DIRECTIONS:
Extract precisely the lines of the entries below, from the first line through the line containing "return edge_x(t) - (edge_x(t)".

LISTED ENTRIES:

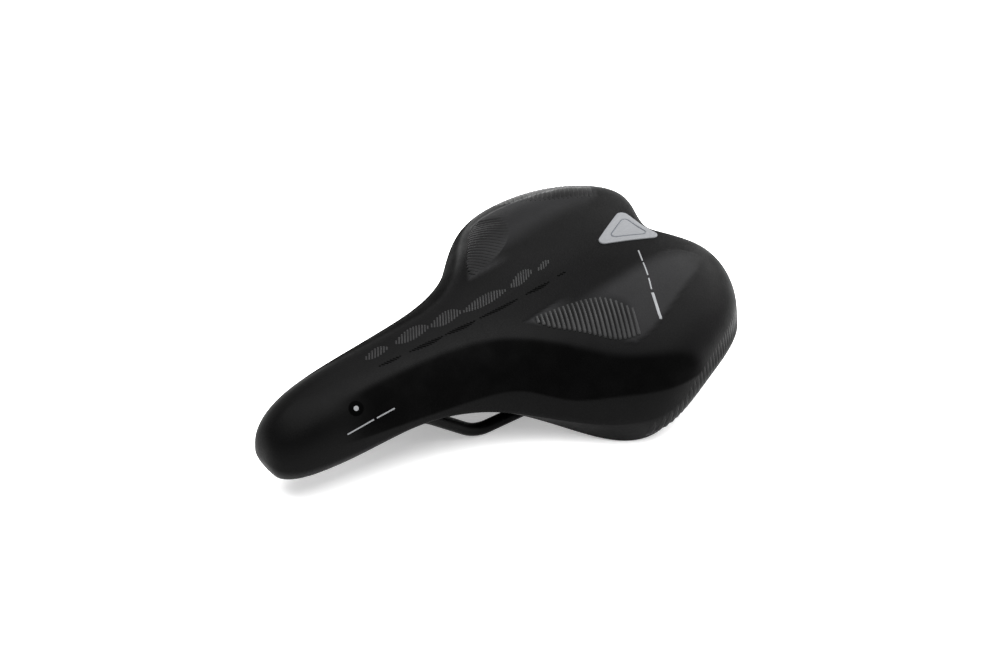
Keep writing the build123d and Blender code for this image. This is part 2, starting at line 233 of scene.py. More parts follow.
def wall_point(t, v):
    """On the side wall, from its widest level (v 0) down to the bottom edge (v 1)."""
    x = edge_x(t)
    bow = 1.7 - 0.6 * smooth(-45, -15, x) * smooth(95, 55, x)
    share = tuck(t) * v**bow / np.hypot(x - foot_x(t), edge_y(t))
    z = widest_z(t) - (widest_z(t) - bottom_z(t)) * v
    return inward(t, share) + (z,)


def inward(t, share):
    """Plan position at a share of the way from the outline to the foot of its ray."""
    return edge_x(t) - (edge_x(t) - foot_x(t)) * share, edge_y(t) * (1 - share)


def inside_hem(x, y):
    """Whether plan positions lie inside the hem's cut edge."""
    ring = np.array(HEM_EDGE + [(x, -y) for x, y in HEM_EDGE[-2:0:-1]], float)
    found = np.zeros(np.shape(x), bool)
    for (x0, y0), (x1, y1) in zip(ring, np.roll(ring, -1, 0)):
        crosses = (y0 > y) != (y1 > y)
        found ^= crosses & (x < x0 + (y - y0) * (x1 - x0) / (y1 - y0 if y1 != y0 else 1e-9))
    return found


def hem_share(t):
    """Share of the way in at which each ray meets the hem's cut edge."""
    shares = np.linspace(0.02, 0.97, 900)
    x, y = inward(t[None, :], shares[:, None])
    first = shares[np.argmax(inside_hem(x, y), axis=0)]
    return np.convolve(np.pad(first, 4, mode="edge"), np.ones(9) / 9, "valid")


def under_point(t, start, cut, h):
    """On the hem, from the bottom edge (h 0) to its cut edge (h 1), with faint gathers."""
    x, y = inward(t, start + (cut - start) * h)
    gathers = 0.16 * np.sin(t * 410) * np.sin(math.pi * np.clip(h, 0, 1)) * (1 + 0.6 * np.sin(t * 57))
    lying = arch_height(x, y) - SKIN_T - gathers
    z = bottom_z(t) + (lying - bottom_z(t)) * smooth(0, 0.45, h)
    return x, y, z


def closing_point(t, cut, k):
    """On the hidden face inside the base shell, from the cut edge (k 0) to the middle (k 1)."""
    x, y = inward(t, cut + (1 - cut) * np.clip(k * 1.25 - 0.25, 0, 1))
    return x, y, arch_height(x, y) - SKIN_T + (SKIN_T + 1.5) * smooth(0, 0.25, k)


def packed_steps(count, spots):
    """count + 1 values from 0 to 1, closer together round each (place, width, extra)."""
    s = np.linspace(0, 1, 4001)
    density = 1 + sum(extra * np.exp(-((s - place) / width) ** 2) for place, width, extra in spots)
    total = np.concatenate([[0], np.cumsum((density[1:] + density[:-1]) / 2)])
    return np.interp(np.linspace(0, 1, count + 1), total / total[-1], s)


# ---- meshes ----------------------------------------------------------------------------------------
def new_object(name, points, faces):
    """A smooth-shaded mesh object from points in millimetres."""
    mesh = bpy.data.meshes.new(name)
    mesh.from_pydata((np.asarray(points) * MM).tolist(), [], [list(map(int, f)) for f in faces])
    bm = bmesh.new()
    bm.from_mesh(mesh)
    middle = [v for v in bm.verts if abs(v.co.y) < 1e-7]
    bmesh.ops.remove_doubles(bm, verts=middle, dist=1e-6)
    bmesh.ops.recalc_face_normals(bm, faces=bm.faces)
    bm.to_mesh(mesh)
    bm.free()
    mesh.polygons.foreach_set("use_smooth", [True] * len(mesh.polygons))
    thing = bpy.data.objects.new(name, mesh)
    bpy.context.scene.collection.objects.link(thing)
    return thing


def quads(index):
    """Four-sided faces between the rows and columns of a grid of point numbers."""
    a, b = index[:-1, :-1], index[:-1, 1:]
    c, d = index[1:, 1:], index[1:, :-1]
    return np.stack([a.ravel(), b.ravel(), c.ravel(), d.ravel()], 1)


def make_cover():
    """The padded seat as one closed form: skin, hem and the hidden face against the base."""
    t = packed_steps(430, [(0, 0.05, 1.0), (1, 0.03, 0.6), (0.72, 0.16, 0.5)])
    q = np.sin(packed_steps(72, [(1, 0.3, 0.8)]) * math.pi / 2)
    v = np.linspace(0, 1, 25)[1:]
    h = packed_steps(14, [(0, 0.25, 1.5)])[1:]
    k = np.array([0.09, 0.25, 0.5, 0.75, 1.0])
    start = tuck(t) / np.hypot(edge_x(t) - foot_x(t), edge_y(t))
    cut = hem_share(t)
    rows = [top_point(t, s) for s in q] + [wall_point(t, s) for s in v]
    rows += [under_point(t, start, cut, s) for s in h] + [closing_point(t, cut, s) for s in k]
    grid = np.stack([np.stack(row, -1) for row in rows])
    grid[:, 0, 1] = grid[:, -1, 1] = grid[0, :, 1] = grid[-1, :, 1] = 0
    points = grid.reshape(-1, 3)
    faces = quads(np.arange(len(points)).reshape(grid.shape[:2]))
    both = np.vstack([points, points * (1, -1, 1)])
    return new_object("cover_skin", both, np.vstack([faces, faces[:, ::-1] + len(points)]))


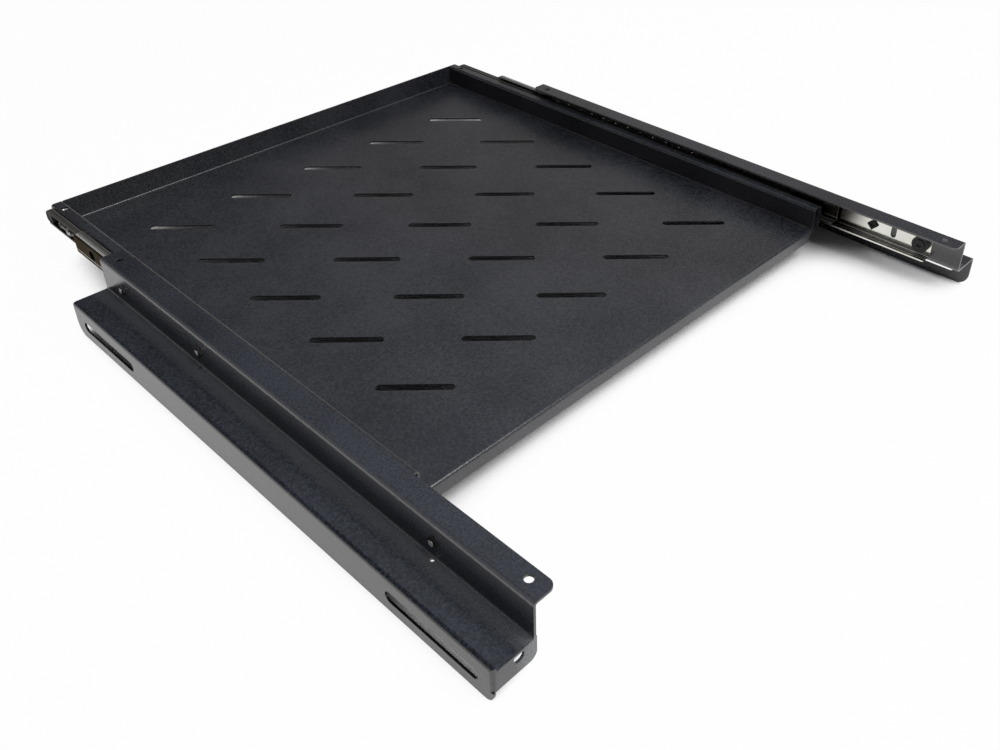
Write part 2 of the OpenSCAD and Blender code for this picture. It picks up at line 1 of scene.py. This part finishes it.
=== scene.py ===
import math
import bpy
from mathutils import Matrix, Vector


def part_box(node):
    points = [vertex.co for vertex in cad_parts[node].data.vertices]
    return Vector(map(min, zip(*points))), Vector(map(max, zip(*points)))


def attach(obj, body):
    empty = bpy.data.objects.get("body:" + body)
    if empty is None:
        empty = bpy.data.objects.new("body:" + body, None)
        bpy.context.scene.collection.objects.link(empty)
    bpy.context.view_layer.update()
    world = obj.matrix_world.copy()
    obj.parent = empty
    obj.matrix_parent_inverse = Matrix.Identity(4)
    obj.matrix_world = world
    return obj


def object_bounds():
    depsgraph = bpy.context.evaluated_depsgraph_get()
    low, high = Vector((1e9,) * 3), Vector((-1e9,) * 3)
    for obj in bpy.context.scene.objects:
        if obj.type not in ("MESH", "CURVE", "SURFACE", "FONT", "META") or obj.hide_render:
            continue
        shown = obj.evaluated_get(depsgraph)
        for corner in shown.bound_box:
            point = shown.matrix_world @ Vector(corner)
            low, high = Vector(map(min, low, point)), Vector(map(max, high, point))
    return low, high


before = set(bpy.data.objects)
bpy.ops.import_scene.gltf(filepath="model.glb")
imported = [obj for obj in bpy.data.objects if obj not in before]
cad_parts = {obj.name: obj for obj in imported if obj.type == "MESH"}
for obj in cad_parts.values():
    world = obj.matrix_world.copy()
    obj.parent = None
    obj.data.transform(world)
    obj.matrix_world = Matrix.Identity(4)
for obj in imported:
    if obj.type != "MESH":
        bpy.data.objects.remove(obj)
cad_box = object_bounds()
scene = bpy.context.scene
scene.view_settings.view_transform = "Standard"

# Tray: one folded steel sheet with a slotted floor, sprayed with a black powder that melts to
# a fine, slightly pebbled skin with a soft sheen. Its cut edges and bends get a lighter tone,
# a painted highlight along them.
pebble_scale, coat_patch_scale = 620.0, 16.0
pebble_strength, pebble_depth = 0.7, 0.00015
pebble_share = 0.75
patch_least, patch_most = 0.05, 0.2
speckle_dark, speckle_light = 0.39, 0.63
coat_rough_swing = 0.02
coat_edge_width, edge_break_up = 0.0006, 0.5
flat_match, edge_match = 0.999, 0.93
edge_patch_scale = 90.0
plain_patch_scale = 25.0
noise_low, noise_high = 0.3, 0.7
narrow_low, narrow_high = 0.35, 0.65


def add_node(tree, kind, settings=None, values=None, sources=None):
    made = tree.nodes.new(kind)
    for key, value in (settings or {}).items():
        setattr(made, key, value)
    for key, value in (values or {}).items():
        made.inputs[key].default_value = value
    for key, source in (sources or {}).items():
        tree.links.new(source, made.inputs[key])
    return made


def calc(tree, operation, *terms):
    made = add_node(tree, "ShaderNodeMath", {"operation": operation, "use_clamp": True})
    for socket, term in zip(made.inputs, terms):
        if isinstance(term, float):
            socket.default_value = term
        else:
            tree.links.new(term, socket)
    return made.outputs["Value"]


def spread(tree, value, low, high, start=noise_low, end=noise_high):
    limits = {"From Min": start, "From Max": end, "To Min": low, "To Max": high}
    made = add_node(tree, "ShaderNodeMapRange", values=limits, sources={"Value": value})
    return made.outputs["Result"]


def between(tree, low, high, factor):
    tones = {"A": (*low, 1.0), "B": (*high, 1.0)}
    made = add_node(tree, "ShaderNodeMix", {"data_type": "RGBA"}, tones, {"Factor": factor})
    return made.outputs["Result"]


def tone_over(tree, under, tone, mask):
    joined = {"A": under, "Factor": mask}
    made = add_node(tree, "ShaderNodeMix", {"data_type": "RGBA"}, {"B": (*tone, 1.0)}, joined)
    return made.outputs["Result"]


def node_group(name, inputs, outputs):
    group = bpy.data.node_groups.new(name, "ShaderNodeTree")
    for label in inputs:
        group.interface.new_socket(label, in_out="INPUT", socket_type="NodeSocketFloat")
    for label in outputs:
        group.interface.new_socket(label, in_out="OUTPUT", socket_type="NodeSocketFloat")
    return group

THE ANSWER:
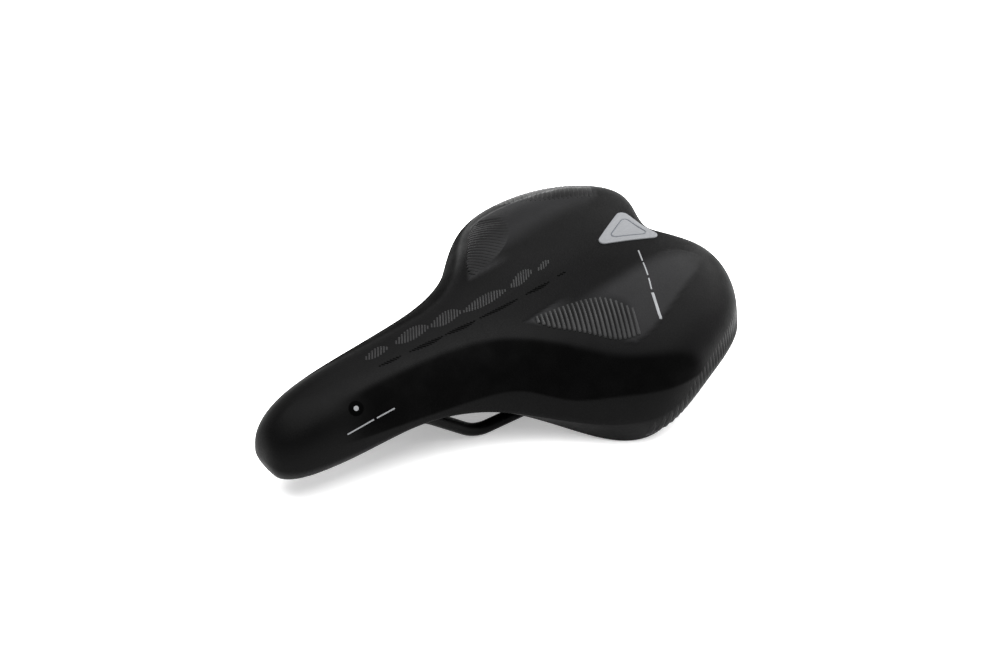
Keep writing the build123d and Blender code for this image. This is part 2, starting at line 233 of scene.py. More parts follow.
def wall_point(t, v):
    """On the side wall, from its widest level (v 0) down to the bottom edge (v 1)."""
    x = edge_x(t)
    bow = 1.7 - 0.6 * smooth(-45, -15, x) * smooth(95, 55, x)
    share = tuck(t) * v**bow / np.hypot(x - foot_x(t), edge_y(t))
    z = widest_z(t) - (widest_z(t) - bottom_z(t)) * v
    return inward(t, share) + (z,)


def inward(t, share):
    """Plan position at a share of the way from the outline to the foot of its ray."""
    return edge_x(t) - (edge_x(t) - foot_x(t)) * share, edge_y(t) * (1 - share)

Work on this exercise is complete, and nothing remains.